Moreover, including clauses that reiterate existing legislation, such as landlord access rights, proves invaluable. Many tenants claim ignorance of the law, sometimes supported by LTB rulings that inadvertently favour such ignorance. While the prevalence of “professional tenants” often falls on the shoulders of RTA lawmakers and LTB adjudicators, a robust, detailed lease acts as a powerful deterrent. Tenants are, nevertheless, accountable for what they sign, and a comprehensive lease significantly weakens any “ignorance-of-the-law” defense. The full list of recommended clauses is available here.
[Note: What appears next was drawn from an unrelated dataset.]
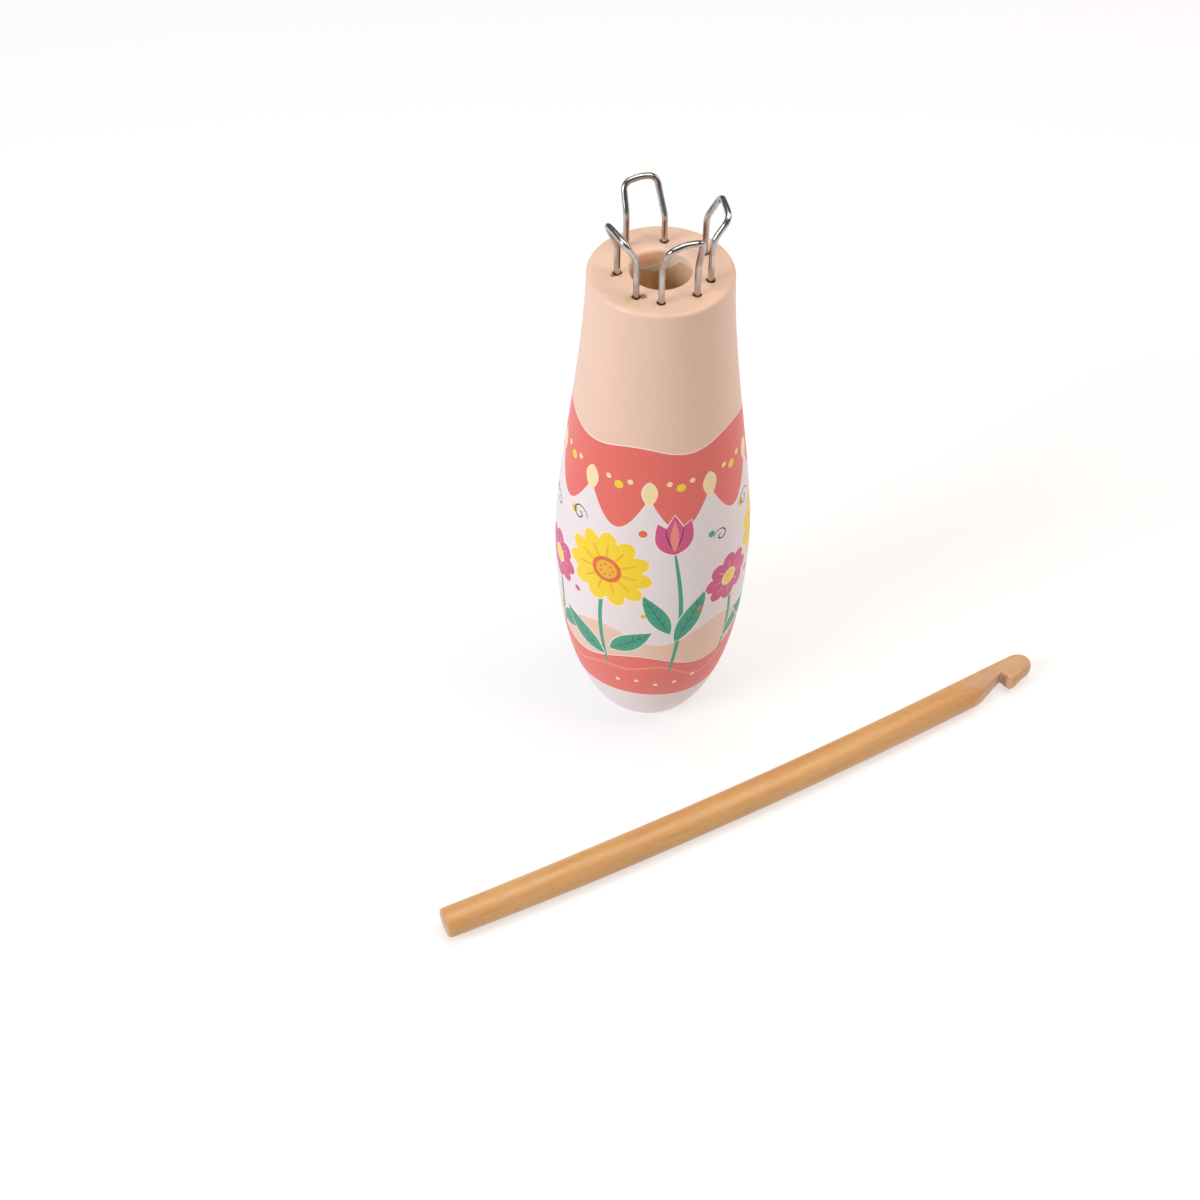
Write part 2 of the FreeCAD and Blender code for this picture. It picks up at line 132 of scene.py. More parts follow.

The Cost of Ignorance: Why Comprehensive Understanding is Non-Negotiable
In the complex and ever-evolving landscape of residential tenancy in Ontario, ignorance is not bliss; it is a significant liability. For both Realtors and landlords, a lack of comprehensive understanding regarding the new Standard Lease Agreement and the intricate web of related legislation almost guarantees exposure to legal challenges, financial penalties, and disputes. Proactive education, diligent lease drafting, and continuous legal awareness are not merely best practices—they are fundamental necessities for navigating the new normal and ensuring long-term success and compliance in the Ontario rental market.